What Renters Should Know
Fordsburg sits in a busy part of the city, with traffic running through the main streets at most hours. Renters who want quiet should pick flats on quieter side streets rather than facing the main roads. The noise from the night market on weekends carries across surrounding blocks, which works for some renters and bothers others.
Parking can be tight in older buildings. Newer developments tend to come with secure parking included in the rent. Older flats often need renters to find street parking, which gets harder during peak shopping hours and on weekend evenings.
The community feel runs strong. Many residents have been in the area for decades, with families spanning multiple generations in the same building. Newcomers who get involved in the local rhythms, learn a few greetings in Urdu or Gujarati, and treat the area with respect tend to settle in well.
Comparing the Three Areas
Each of these inner-city pockets brings something different to the table.
Hillbrow gives the lowest price points, the highest density, and the most pan-African feel of any suburb in South Africa. It works for budget-conscious renters who can handle the noise, the crowds, and the need for street smarts.
Newtown brings creative energy, restored heritage buildings, and access to the city’s biggest arts attractions. It suits younger professionals and creatives who want walkable city living without paying northern suburb prices.
Fordsburg offers cultural depth, famous food, and a strong community feel that few other suburbs can match. It works for renters who want flavour and life in their daily routine without giving up affordability.
Practical Tips for Inner-City Renting
A few standard checks help any renter moving into the inner city.

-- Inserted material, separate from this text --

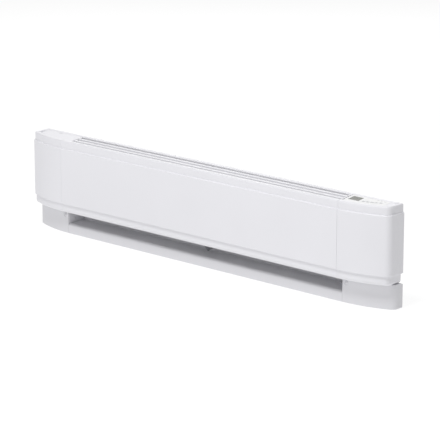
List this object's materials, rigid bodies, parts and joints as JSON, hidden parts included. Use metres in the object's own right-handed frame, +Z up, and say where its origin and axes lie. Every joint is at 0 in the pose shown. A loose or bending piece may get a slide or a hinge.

Walk the building during the day and at night. Daylight visits show the polish. Night visits show how the area runs after dark. The differences can be huge.
Talk to current residents. Catching someone in the lift or at the entrance for a brief chat tells more about the building, the neighbours, and street safety than any agent’s pitch.
Read the lease in full before signing. Inner-city leases sometimes have clauses about late-night noise, sub-letting, and use of common spaces that don’t show up in suburban leases.
Get insurance. Personal contents insurance for inner-city renters runs slightly higher than suburban rates but is worth the extra cost given the higher risk profile. A R200 to R400 monthly premium covers loss from theft, fire, and other issues that can wipe out years of savings in a single bad event.
Set up a daily routine. Working out which taxi routes serve your block, which streets feel safer at night, and where the nearest 24-hour shop sits all helps the move from new arrival to settled local.
Build relationships in the building. Greeting neighbours, learning the names of the security guards, and tipping the cleaners at year-end all build the small connections that turn a block of strangers into a place that watches your back.
Closing Thoughts
The Joburg inner city offers some of the most affordable rental stock anywhere in South Africa, alongside cultural depth and walkable urban living that the suburbs simply can’t match. The trade-offs around noise, crowds, and street smarts are real, but so are the rewards.
Smart renters take time to walk each area, view multiple buildings, and pick the spot that matches their lifestyle. A young creative will feel right at home in Newtown but might struggle with the pace of Hillbrow. A foodie family on a tight budget might find their groove in Fordsburg. A solo worker who wants pure affordability and doesn’t mind the energy might pick Hillbrow over the others.
None of these areas suit everyone. All of them suit someone. Knowing yourself, your budget, and what you want out of city living makes the choice easier. The Joburg inner city has more to offer than its old reputation suggests, and the renters who give it a real chance often find themselves staying far longer than they first planned.